• What to work on:
Can you reproduce the data beneath, keeping every line exact?

• Available data:
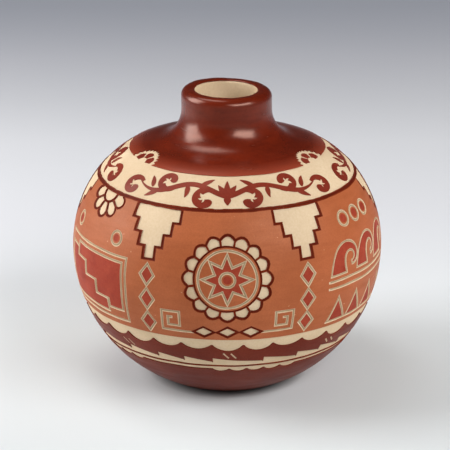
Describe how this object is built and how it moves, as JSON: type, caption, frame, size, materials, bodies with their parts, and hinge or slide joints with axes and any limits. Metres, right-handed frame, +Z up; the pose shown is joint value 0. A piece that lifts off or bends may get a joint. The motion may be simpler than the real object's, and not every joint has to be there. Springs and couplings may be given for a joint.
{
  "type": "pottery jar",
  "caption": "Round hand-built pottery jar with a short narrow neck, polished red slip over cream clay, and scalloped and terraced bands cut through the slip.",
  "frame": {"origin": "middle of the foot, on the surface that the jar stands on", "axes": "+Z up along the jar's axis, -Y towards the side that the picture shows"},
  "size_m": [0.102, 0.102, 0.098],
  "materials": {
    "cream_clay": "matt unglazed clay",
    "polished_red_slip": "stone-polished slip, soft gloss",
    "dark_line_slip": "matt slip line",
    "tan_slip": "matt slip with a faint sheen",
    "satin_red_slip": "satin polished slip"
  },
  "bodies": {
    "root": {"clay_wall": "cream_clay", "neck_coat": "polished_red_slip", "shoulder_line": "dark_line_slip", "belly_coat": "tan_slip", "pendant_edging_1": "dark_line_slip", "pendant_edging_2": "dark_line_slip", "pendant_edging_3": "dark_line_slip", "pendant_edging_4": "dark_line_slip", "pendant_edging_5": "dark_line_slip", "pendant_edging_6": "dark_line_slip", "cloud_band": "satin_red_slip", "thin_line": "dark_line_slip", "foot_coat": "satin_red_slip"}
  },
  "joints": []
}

• Output of the exercise:
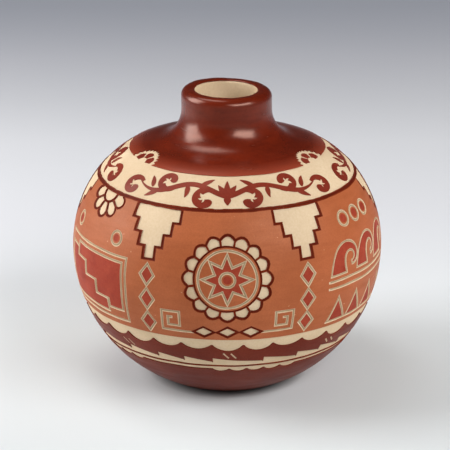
Describe how this object is built and how it moves, as JSON: type, caption, frame, size, materials, bodies with their parts, and hinge or slide joints with axes and any limits. Metres, right-handed frame, +Z up; the pose shown is joint value 0. A piece that lifts off or bends may get a joint. The motion may be simpler than the real object's, and not every joint has to be there. Springs and couplings may be given for a joint.
{
  "type": "pottery jar",
  "caption": "Round hand-built pottery jar with a short narrow neck, polished red slip over cream clay, and scalloped and terraced bands cut through the slip.",
  "frame": {"origin": "middle of the foot, on the surface that the jar stands on", "axes": "+Z up along the jar's axis, -Y towards the side that the picture shows"},
  "size_m": [0.102, 0.102, 0.098],
  "materials": {
    "cream_clay": "matt unglazed clay",
    "polished_red_slip": "stone-polished slip, soft gloss",
    "dark_line_slip": "matt slip line",
    "tan_slip": "matt slip with a faint sheen",
    "satin_red_slip": "satin polished slip"
  },
  "bodies": {
    "root": {"clay_wall": "cream_clay", "neck_coat": "polished_red_slip", "shoulder_line": "dark_line_slip", "belly_coat": "tan_slip", "pendant_edging_1": "dark_line_slip", "pendant_edging_2": "dark_line_slip", "pendant_edging_3": "dark_line_slip", "pendant_edging_4": "dark_line_slip", "pendant_edging_5": "dark_line_slip", "pendant_edging_6": "dark_line_slip", "cloud_band": "satin_red_slip", "thin_line": "dark_line_slip", "foot_coat": "satin_red_slip"}
  },
  "joints": []
}